From the diagram, we can write
$\sin 20^\circ = \dfrac{y}{L}$
$\Rightarrow L = \dfrac{y}{{\sin 20^\circ }}$
Substitute $12\,{\text{m}}$ for $y$ and $0.342$ for $\sin 20^\circ$ in the above equation.
$\Rightarrow L = \dfrac{{12\,{\text{m}}}}{{0.342}}$
$\therefore L = 35\,{\text{m}}$
Therefore, the cylinder rolls a distance $35\,{\text{m}}$ on the ramp.

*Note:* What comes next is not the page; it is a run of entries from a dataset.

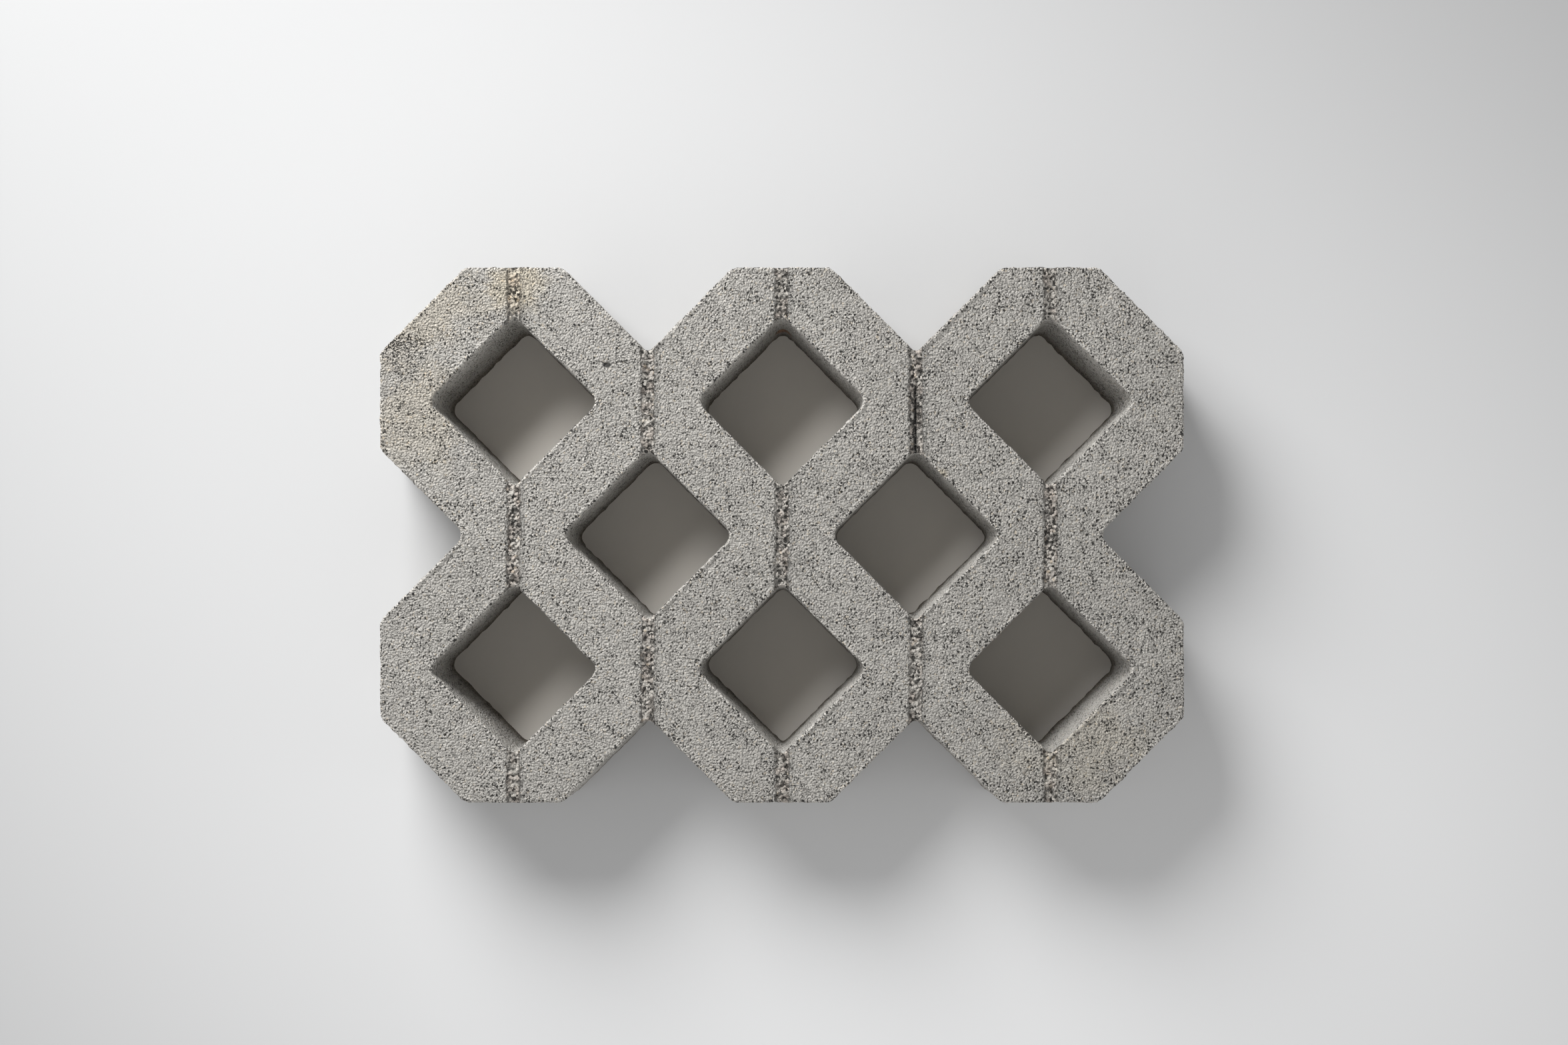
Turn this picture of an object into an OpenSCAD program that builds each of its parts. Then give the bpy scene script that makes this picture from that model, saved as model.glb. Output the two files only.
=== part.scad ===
// Grass paver block: a cast concrete slab pierced by a lattice of diamond-shaped
// openings that are filled with soil and grass once the block is laid.
// The block is one piece. It lies on its bed with the wearing face up.
// Origin: centre of the underside. +X runs along the length, +Z is up.
// All sizes are in millimetres.

/* [Block] */
// Length of the block, along X
block_l = 600; // [450:10:900]
// Width of the block, along Y
block_w = 400; // [320:10:600]
// Thickness from bed to wearing face
block_h = 80; // [40:5:150]

/* [Lattice] */
// Lattice steps along the length; a diamond sits on every second crossing
steps_l = 6; // [4:2:6]
// Lattice steps across the width
steps_w = 4; // [2:2:4]

/* [Openings] */
// Side of the square opening at the wearing face, corner rounding ignored
opening_side = 90; // [50:1:108]
// Rounding radius of the opening's upright corners at the wearing face
corner_r = 9; // [6:0.5:20]
// How much each wall leans in towards the bed, so that the mould lifts off
draft = 2; // [0.5:0.5:4]

/* [Seams] */
// Width of the trough left where two plates of the ramming tool meet
seam_w = 7; // [2:0.5:16]
// Depth of that trough below the wearing face
seam_d = 1.5; // [0.5:0.1:4]

/* [Hidden] */

// Distance between neighbouring lattice lines
step_l = block_l / steps_l;
step_w = block_w / steps_w;

// The mould cores stand this far past both faces, so that each cut is clean
overrun = 5;
core_h = block_h + 2 * overrun;
// How far a wall leans in for each millimetre of depth
lean = draft / block_h;
// The rounding's centre line is upright, so its radius shrinks with depth
corner_centre = opening_side / 2 - corner_r;
core_top_r = corner_r + lean * overrun;
core_low_r = corner_r - draft - lean * overrun;

// True where the opening's wall that faces this way has its middle inside the block
function wall_inside(x, y, way) =
    abs(x + opening_side / 2 * cos(way)) < block_l / 2
    && abs(y + opening_side / 2 * sin(way)) < block_w / 2;

// A leaf stops at the corner centres, but runs on where the block's edge cuts it off,
// so that the walls meet that edge in sharp corners
function leaf_reach(inside) = inside ? corner_centre : opening_side;

// A plate of the mould core, along Y, whose two long walls lean with the draft
module core_leaf(back, front) {
    top_half = corner_centre + core_top_r;
    low_half = corner_centre + core_low_r;
    translate([0, front, 0])
        rotate([90, 0, 0])
            linear_extrude(height = back + front)
                polygon([
                    [-low_half, 0],
                    [low_half, 0],
                    [top_half, core_h],
                    [-top_half, core_h]
                ]);
}

// The mould core of the opening whose middle is at x, y: two crossed leaves make a
// square that stands on its corner, and a cone rounds each corner inside the block
module mould_core(x, y) {
    // Its four walls, counted round from the one that faces back and right
    inside = [for (way = [45:90:315]) wall_inside(x, y, way)];
    translate([x, y, -overrun])
        rotate([0, 0, 45]) {
            core_leaf(leaf_reach(inside[3]), leaf_reach(inside[1]));
            rotate([0, 0, 90])
                core_leaf(leaf_reach(inside[0]), leaf_reach(inside[2]));
            for (wall = [0:3])
                if (inside[wall] && inside[(wall + 1) % 4])
                    rotate([0, 0, 90 * wall])
                        translate([corner_centre, corner_centre, 0])
                            cylinder(h = core_h, r1 = core_low_r, r2 = core_top_r, $fn = 48);
        }
}

// Cores stand on every second lattice crossing, counted from the block's corner,
// so the edges and corners of the block cut through the middle of a diamond
module openings() {
    for (i = [0:steps_l], j = [0:steps_w])
        if ((i + j) % 2 == 0)
            mould_core(i * step_l - block_l / 2, j * step_w - block_w / 2);
}

// Shallow troughs across the wearing face, one on each inner lattice line
module seams() {
    for (i = [1:steps_l - 1])
        translate([
            i * step_l - block_l / 2 - seam_w / 2,
            -block_w / 2 - overrun,
            block_h - seam_d
        ])
            cube([seam_w, block_w + 2 * overrun, seam_d + overrun]);
}

// The whole block
module paver_block() {
    color("#a9a8a3")
        difference() {
            translate([-block_l / 2, -block_w / 2, 0])
                cube([block_l, block_w, block_h]);
            openings();
            seams();
        }
}

paver_block();
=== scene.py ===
# %% [markdown]
# # A grass paver block
#
# The block is one casting. Stiff, almost dry concrete is shaken into a steel mould, a
# tool with diamond-shaped feet rams it from above, and the mould is pulled up at once.
# Everything the eye reads as "concrete" comes from that:
#
# - the rammed upper face is open and gritty, because there is hardly any free paste;
# - the walls are finer, because the steel wiped them on its way up;
# - the upper rims are worn and ragged, because nothing but damp sand held them while the
#   mould came off;
# - rough seams cross the upper face, where two plates of the tool meet.
#
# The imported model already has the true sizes. This script replaces its plain surface by
# one with that relief, and then gives it the finish of the material.

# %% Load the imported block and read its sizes
import itertools

import bpy
import numpy as np
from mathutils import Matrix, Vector


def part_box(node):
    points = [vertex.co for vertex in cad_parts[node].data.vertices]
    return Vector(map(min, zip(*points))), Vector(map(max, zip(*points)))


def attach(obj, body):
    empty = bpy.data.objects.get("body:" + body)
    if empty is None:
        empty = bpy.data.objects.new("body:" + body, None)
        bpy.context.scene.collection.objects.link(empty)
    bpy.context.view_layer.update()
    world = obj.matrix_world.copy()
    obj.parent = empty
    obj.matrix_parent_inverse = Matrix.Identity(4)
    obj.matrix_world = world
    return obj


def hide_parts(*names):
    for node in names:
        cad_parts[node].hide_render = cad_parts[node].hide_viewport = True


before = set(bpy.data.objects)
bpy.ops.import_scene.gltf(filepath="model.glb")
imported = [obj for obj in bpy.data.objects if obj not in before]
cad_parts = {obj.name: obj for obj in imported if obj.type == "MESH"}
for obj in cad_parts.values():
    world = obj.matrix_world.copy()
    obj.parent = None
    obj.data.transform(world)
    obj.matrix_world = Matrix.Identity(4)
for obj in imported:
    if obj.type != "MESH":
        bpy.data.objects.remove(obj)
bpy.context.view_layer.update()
MM = 0.001

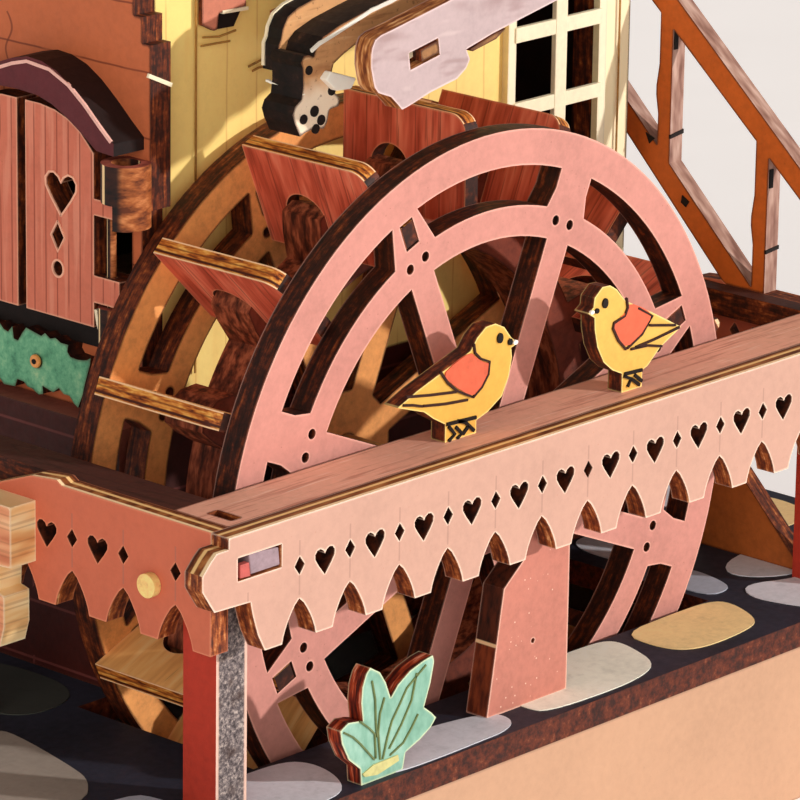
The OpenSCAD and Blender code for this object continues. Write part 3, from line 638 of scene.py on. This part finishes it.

Hence, the correct option is C.

Note: The students should be careful while using the equation for initial angular velocity of the hollow cylinder in terms of linear velocity of the hollow cylinder before when it starts rolling on the ramp. The students should take the outer radius of the hollow cylinder and not the inner radius of the hollow cylinder.